1	CPU request (unchanged as this is the Job pod)
2	CPU limit (unchanged as this is the Job pod)
3	Memory is assigned to both request and limit values
4	CPU request, rounded up from `200m` to `1`
5	CPU limit, rounded up from `1200m` to `2`
6	Memory after reduction and re-addition of Spark overhead (so the declared value matches what is provisioned)
7	CPU request, rounded up from `250m` to `1`
8	CPU limit, unchanged after rounding: `1000m` to `1`
9	Memory after reduction and re-addition of Spark overhead (so the declared value matches what is provisioned)
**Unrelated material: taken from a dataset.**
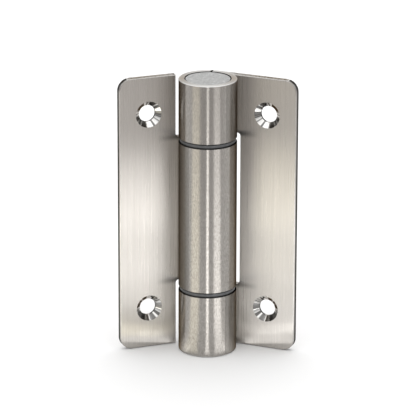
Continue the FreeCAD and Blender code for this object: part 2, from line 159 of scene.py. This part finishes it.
# Roughness, at the low and at the high end of its noise
LEAF_ROUGH = (0.26, 0.33)
BARREL_ROUGH = (0.21, 0.28)
EDGE_ROUGH = (0.35, 0.5)
RIM_ROUGH = (0.3, 0.42)
SINK_ROUGH = (0.08, 0.16)
PLUG_ROUGH = (0.42, 0.62)
SCRATCH_ROUGH = 0.3
CHAMFER_ROUGH = 0.25
RING_ROUGH = (0.38, 0.6)
CAM_ROUGH = (0.32, 0.5)
SHAFT_ROUGH = (0.26, 0.42)
WASHER_ROUGH = (0.3, 0.45)
SPRING_ROUGH = (0.28, 0.5)
SOCKET_ROUGH = (0.45, 0.65)
FLOOR_ROUGH = 0.9

# Depth of the bumps in metres, and their strength
GRAIN_DEPTH = 0.00002
SECTOR_DEPTH = 0.00025
SCRATCH_DEPTH = 0.00001
LEAF_GRAIN = 0.12
SECTOR_GRAIN = 0.6
PLUG_GRAIN = 0.35
SCRATCH_GRAIN = 0.5
RING_GRAIN = 0.4
BAR_GRAIN = 0.3

# Colours, each as a base and what its grain or wear turns it into
LEAF_COLOUR = (0.52, 0.495, 0.465, 1)
LEAF_STREAK = (0.483, 0.46, 0.43, 1)
BARREL_COLOUR = (0.39, 0.37, 0.345, 1)
BARREL_MOTTLE = (0.31, 0.292, 0.27, 1)
RIM_COLOUR = (0.74, 0.735, 0.72, 1)
RIM_LINE = (0.6, 0.59, 0.575, 1)
RIM_PAINTED_HIGHLIGHT = (0.82, 0.815, 0.8, 1)
# Side edges are painted near black as a painted dark reflection, which the worn colour lightens at random
SIDE_EDGE_PAINTED_SHADE = (0.07, 0.068, 0.064, 1)
SIDE_EDGE_PAINTED_SHADE_WORN = (0.16, 0.156, 0.15, 1)
BURR_COLOUR = (0.42, 0.41, 0.395, 1)
# Painted reflection of the barrel, for the smudges beside the notch ends
PAINTED_REFLECTION_COLOUR = (0.08, 0.076, 0.07, 1)
END_EDGE_COLOUR = (0.66, 0.65, 0.63, 1)
END_EDGE_DARK = (0.2, 0.196, 0.19, 1)
# Countersinks' sectors are painted bright and dark, as painted reflections of their facets
SINK_COLOUR = (0.8, 0.79, 0.77, 1)
SINK_PAINTED_SHADE = (0.17, 0.166, 0.16, 1)
# Near black: painted shade in the bore, beside the rings, in the punch mark and in the plug's gap and chamfer
PAINTED_SHADE_COLOUR = (0.045, 0.044, 0.042, 1)
# Worn steel, and also the painted glints on the plug's chamfer
WORN_AND_GLINT_COLOUR = (0.75, 0.74, 0.72, 1)
GRAZING_TINT = (0.2, 0.15, 0.1, 1)
PLUG_COLOUR = (0.42, 0.42, 0.415, 1)
PLUG_CLOUD = (0.31, 0.31, 0.305, 1)
PLUG_SCRATCH = (0.68, 0.68, 0.67, 1)
NYLON_GREY = (0.068, 0.07, 0.073, 1)
NYLON_PALE = (0.092, 0.094, 0.098, 1)
NYLON_PAINTED_SHADE = (0.012, 0.013, 0.015, 1)
CAM_COLOUR = (0.71, 0.68, 0.59, 1)
CAM_CLOUD = (0.63, 0.59, 0.48, 1)
SHAFT_COLOUR = (0.5, 0.5, 0.505, 1)
SHAFT_STREAK = (0.38, 0.38, 0.385, 1)
WASHER_COLOUR = (0.52, 0.52, 0.52, 1)
WASHER_STREAK = (0.4, 0.4, 0.405, 1)
SPRING_COLOUR = (0.2, 0.2, 0.205, 1)
SPRING_STREAK = (0.12, 0.12, 0.125, 1)
SOCKET_COLOUR = (0.38, 0.375, 0.37, 1)
SOCKET_STREAK = (0.25, 0.247, 0.243, 1)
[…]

The spark.conf values derived from the above can be inspected in the job Pod definition:

    ...
    --conf "spark.driver.cores=1"
    --conf "spark.driver.memory=640m"
    --conf "spark.executor.cores=1"
    --conf "spark.executor.memory=640m"
    --conf "spark.kubernetes.driver.limit.cores=1"
    --conf "spark.kubernetes.driver.request.cores=2"
    --conf "spark.kubernetes.executor.limit.cores=1"
    --conf "spark.kubernetes.executor.request.cores=1"
    --conf "spark.kubernetes.memoryOverheadFactor=0.0"
    ...

These correspond to the resources listed above for the job/driver/executor Pods, with the exception of spark.{driver|executor}.memory where indeed the Spark internal overhead of 384MB has been deducted from 1024MB.